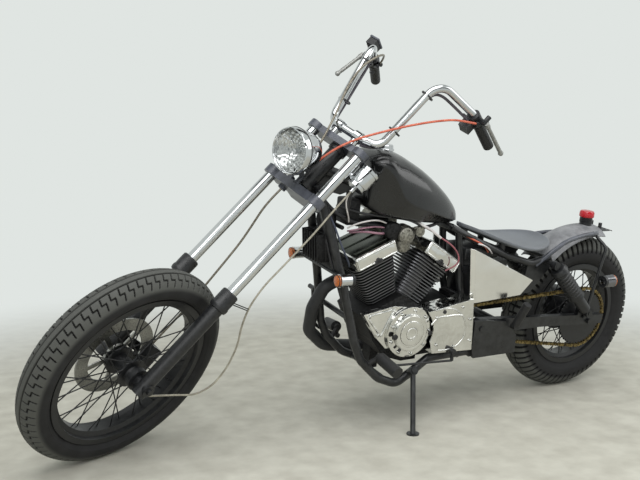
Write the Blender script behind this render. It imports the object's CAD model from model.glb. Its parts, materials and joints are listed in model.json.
import json
import math

import bmesh
import bpy
import numpy as np
from mathutils import Matrix, Vector


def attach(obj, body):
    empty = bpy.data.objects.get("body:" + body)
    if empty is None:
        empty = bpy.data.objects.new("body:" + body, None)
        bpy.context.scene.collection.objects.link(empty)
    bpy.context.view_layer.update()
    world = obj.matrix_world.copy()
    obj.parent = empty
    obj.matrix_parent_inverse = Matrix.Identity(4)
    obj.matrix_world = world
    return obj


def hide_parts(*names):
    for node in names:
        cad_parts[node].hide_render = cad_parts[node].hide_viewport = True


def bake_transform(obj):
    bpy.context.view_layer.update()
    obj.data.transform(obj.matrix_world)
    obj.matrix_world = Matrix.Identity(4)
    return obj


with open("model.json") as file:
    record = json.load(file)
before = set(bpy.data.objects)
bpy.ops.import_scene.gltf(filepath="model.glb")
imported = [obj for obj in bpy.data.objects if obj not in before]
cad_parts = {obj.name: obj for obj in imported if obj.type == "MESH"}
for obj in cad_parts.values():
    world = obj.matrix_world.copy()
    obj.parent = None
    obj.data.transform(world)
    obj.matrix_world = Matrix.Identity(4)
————
# STATED EXERCISE
Reproduce the listing above exactly from the line containing "before = set(bpy.data.objects)" through its last line, with both of those lines included.

# THE COMPLETED TASK
before = set(bpy.data.objects)
bpy.ops.import_scene.gltf(filepath="model.glb")
imported = [obj for obj in bpy.data.objects if obj not in before]
cad_parts = {obj.name: obj for obj in imported if obj.type == "MESH"}
for obj in cad_parts.values():
    world = obj.matrix_world.copy()
    obj.parent = None
    obj.data.transform(world)
    obj.matrix_world = Matrix.Identity(4)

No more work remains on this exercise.